I presented this paper at the CMG 2006 conference. I’ve previously posted the content of my slides and some interesting results from using this sort of analysis but I thought you might like to see the paper in full. Comments are of course welcome.
Rico Mariani, Microsoft Corporation
This paper describes Performance Signatures, a simple qualitative approach to helping software developers improve their products’ performance. Performance Signatures allow development tools to give as-you-type prescriptive guidance and facilitate improved analysis and interpretation during traditional profiling sessions. Performance Signatures emphasize ease of adoption and prevention of common and/or large mistakes.
Experience teaches us that large scale software development projects increasingly have difficulty meeting their performance goals. Individuals in the software development industry come from diverse backgrounds, many not directly related to computer science, and there is no one technique or family of techniques that are widely taught, much less practiced, to achieve performance success.
In the best of all worlds we could universally teach Software Performance Engineering (SPE) [Smith and Williams 2002] with emphasis on certain core values of engineering:
· That engineering is a quantitative discipline
· That engineering is about achieving predictable results for predictable costs
· That engineers use techniques like planning, modeling, and prototyping to manage risks and achieve predictable results
The trouble with this approach is that many programmers are not in fact trained engineers and furthermore do not wish to be. What can we, as performance professionals, do to help these people to succeed?
I don’t know of any method, other than SPE, that can guarantee predictable performance results. It’s hard to imagine anything other than careful goal-setting and methodical planning that could yield such a result. However, in many cases the level of control that is possible with SPE is not necessary for all aspects of a project.
While it is true that for some projects missing performance goals by as little as 1% would represent a disaster, there are many projects for which arriving within 10% of the desired goal would be an occasion to celebrate. Indeed, in many situations, failure is more like a performance calamity observed at the end of the development cycle. The “final” product is totally unacceptable because it is operating perhaps five, ten, or even twenty times slower than is desired. Any reasonable process that would help prevent these kinds of disasters would be valuable, even if less than perfect.
This paper describes one such approach, still in its early stages, with potential to improve the state of the art in these matters.
Typical Questions from Concerned Programmers
Discussions with programmers working on systems where performance “matters” are, not surprisingly, rich with queries about specific practices.
“Can I use this method in my program?” “If I use this class will it be fast?” “Does this technique give good performance?” You can fill in the blanks.
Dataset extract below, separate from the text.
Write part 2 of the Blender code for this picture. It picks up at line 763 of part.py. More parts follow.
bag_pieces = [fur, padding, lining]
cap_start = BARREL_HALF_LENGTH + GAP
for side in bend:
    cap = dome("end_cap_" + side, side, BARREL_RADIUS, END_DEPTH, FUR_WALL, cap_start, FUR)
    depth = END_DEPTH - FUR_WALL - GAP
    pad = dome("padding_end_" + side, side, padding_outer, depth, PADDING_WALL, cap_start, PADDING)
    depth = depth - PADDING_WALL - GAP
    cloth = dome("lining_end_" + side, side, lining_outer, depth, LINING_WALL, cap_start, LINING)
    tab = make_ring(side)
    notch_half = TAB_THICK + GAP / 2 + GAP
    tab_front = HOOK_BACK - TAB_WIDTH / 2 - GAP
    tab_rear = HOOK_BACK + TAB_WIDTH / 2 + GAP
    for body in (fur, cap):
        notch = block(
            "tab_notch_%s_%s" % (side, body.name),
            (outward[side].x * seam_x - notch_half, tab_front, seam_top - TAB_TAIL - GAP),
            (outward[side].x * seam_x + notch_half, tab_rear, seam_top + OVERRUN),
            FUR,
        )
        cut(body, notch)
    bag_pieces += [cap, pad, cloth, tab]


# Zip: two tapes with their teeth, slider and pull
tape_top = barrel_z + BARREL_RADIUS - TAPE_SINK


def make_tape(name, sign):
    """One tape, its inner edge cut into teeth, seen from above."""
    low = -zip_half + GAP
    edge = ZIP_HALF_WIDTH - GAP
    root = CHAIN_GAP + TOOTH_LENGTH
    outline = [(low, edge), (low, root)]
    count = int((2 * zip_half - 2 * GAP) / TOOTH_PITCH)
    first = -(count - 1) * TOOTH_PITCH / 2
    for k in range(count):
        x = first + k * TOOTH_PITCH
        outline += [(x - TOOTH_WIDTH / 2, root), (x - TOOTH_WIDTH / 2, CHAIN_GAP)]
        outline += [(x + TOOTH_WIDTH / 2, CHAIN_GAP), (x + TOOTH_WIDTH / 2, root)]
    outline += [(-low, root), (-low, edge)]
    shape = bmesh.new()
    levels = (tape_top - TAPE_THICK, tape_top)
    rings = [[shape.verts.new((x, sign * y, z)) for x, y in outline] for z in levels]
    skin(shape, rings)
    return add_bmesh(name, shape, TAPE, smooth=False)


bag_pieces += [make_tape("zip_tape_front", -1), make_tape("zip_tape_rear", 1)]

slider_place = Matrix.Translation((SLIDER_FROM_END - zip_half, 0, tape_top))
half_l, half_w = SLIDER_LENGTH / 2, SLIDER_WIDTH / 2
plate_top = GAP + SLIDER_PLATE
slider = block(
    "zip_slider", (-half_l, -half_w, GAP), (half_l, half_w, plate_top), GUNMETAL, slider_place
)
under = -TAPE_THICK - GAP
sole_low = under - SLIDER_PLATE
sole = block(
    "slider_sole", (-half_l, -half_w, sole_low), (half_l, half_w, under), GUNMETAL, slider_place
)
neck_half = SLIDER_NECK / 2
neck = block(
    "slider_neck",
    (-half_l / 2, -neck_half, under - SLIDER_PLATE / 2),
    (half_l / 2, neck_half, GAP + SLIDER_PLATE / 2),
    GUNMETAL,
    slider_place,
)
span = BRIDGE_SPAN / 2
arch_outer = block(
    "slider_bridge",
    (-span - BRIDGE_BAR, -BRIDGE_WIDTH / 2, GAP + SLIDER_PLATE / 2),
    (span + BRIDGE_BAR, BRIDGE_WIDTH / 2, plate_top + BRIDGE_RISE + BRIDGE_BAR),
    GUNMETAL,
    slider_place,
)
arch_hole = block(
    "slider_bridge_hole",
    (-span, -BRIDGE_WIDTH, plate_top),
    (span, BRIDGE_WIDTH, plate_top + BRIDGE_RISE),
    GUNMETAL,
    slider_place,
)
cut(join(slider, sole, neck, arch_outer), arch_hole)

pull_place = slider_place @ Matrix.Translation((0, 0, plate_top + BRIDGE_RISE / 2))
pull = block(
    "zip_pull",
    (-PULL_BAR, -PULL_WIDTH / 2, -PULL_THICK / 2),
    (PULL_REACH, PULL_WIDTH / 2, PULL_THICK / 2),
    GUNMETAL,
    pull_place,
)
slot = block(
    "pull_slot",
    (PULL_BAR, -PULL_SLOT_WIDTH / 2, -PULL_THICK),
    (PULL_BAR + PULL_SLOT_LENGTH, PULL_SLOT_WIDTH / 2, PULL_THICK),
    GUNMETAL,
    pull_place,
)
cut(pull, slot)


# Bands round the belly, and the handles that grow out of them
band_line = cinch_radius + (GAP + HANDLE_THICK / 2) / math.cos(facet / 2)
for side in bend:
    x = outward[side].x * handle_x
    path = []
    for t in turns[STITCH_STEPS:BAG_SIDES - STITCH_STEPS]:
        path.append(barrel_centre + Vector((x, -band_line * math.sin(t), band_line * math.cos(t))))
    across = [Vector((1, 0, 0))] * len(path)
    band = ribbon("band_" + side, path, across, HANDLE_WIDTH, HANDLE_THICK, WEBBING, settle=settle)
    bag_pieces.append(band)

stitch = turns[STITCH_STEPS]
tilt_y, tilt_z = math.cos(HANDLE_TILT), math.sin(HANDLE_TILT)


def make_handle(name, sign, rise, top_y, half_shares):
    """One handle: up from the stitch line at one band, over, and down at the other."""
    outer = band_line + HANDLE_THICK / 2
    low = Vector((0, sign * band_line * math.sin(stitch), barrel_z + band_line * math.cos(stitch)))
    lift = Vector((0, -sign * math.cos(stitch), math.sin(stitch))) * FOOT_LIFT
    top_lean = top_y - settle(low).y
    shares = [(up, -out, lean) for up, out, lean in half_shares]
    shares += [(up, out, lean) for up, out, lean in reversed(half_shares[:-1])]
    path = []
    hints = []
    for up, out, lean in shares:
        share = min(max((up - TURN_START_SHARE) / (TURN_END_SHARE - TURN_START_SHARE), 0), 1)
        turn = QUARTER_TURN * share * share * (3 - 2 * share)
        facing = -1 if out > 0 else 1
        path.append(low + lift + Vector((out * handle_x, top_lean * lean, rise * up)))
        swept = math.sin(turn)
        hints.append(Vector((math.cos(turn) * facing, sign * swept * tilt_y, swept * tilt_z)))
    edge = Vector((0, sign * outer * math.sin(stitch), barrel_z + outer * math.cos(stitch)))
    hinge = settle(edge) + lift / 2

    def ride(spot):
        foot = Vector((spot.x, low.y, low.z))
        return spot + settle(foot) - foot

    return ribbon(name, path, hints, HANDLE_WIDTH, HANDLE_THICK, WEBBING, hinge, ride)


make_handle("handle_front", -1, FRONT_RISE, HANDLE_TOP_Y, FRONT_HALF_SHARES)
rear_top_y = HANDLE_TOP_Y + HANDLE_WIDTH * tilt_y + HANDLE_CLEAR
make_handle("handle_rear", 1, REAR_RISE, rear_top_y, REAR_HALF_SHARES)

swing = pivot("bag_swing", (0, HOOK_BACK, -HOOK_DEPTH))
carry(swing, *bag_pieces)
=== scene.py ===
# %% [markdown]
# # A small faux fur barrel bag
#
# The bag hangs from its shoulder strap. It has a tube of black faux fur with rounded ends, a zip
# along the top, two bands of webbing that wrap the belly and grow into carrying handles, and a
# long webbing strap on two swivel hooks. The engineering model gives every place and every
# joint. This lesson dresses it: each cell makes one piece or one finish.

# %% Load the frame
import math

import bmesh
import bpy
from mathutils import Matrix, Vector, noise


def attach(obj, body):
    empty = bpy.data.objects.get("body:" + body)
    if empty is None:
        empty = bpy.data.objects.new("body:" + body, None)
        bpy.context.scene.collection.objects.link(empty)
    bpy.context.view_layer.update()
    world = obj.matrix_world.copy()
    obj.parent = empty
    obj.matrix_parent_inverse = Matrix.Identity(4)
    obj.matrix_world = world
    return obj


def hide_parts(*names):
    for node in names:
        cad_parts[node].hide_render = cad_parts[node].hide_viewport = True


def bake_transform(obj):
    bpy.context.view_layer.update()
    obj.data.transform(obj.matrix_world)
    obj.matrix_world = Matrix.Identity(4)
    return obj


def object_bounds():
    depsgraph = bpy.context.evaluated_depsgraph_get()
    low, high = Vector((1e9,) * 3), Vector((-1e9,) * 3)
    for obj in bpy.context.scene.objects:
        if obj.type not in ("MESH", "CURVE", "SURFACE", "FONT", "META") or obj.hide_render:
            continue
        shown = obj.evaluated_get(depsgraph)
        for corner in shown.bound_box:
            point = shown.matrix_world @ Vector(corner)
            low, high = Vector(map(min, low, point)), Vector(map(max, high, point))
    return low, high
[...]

Sometimes the discussions are about database access, sometimes about XML processing, sometimes about thread pools, string management, collection classes, enumeration, sorting, searching, you name it.
The people asking these questions often have, or are in the process of building, a software solution that involves a complex framework, such as Microsoft® .NET™. They are often overwhelmed with the available implementation choices and have little in the way of supporting information on which to make decisions. They are seeking any kind of guidance and the “blessing” of an expert is often a very desirable affirmation.
The irony of this situation is that the expert is not likely to be able to help very much; lacking context, the performance expert can only provide the odd useful tidbit of advice. Sharpening the irony is the fact that the people asking these sorts of questions are, of course, the ones that care the most about performance. They are the ones we most want to help.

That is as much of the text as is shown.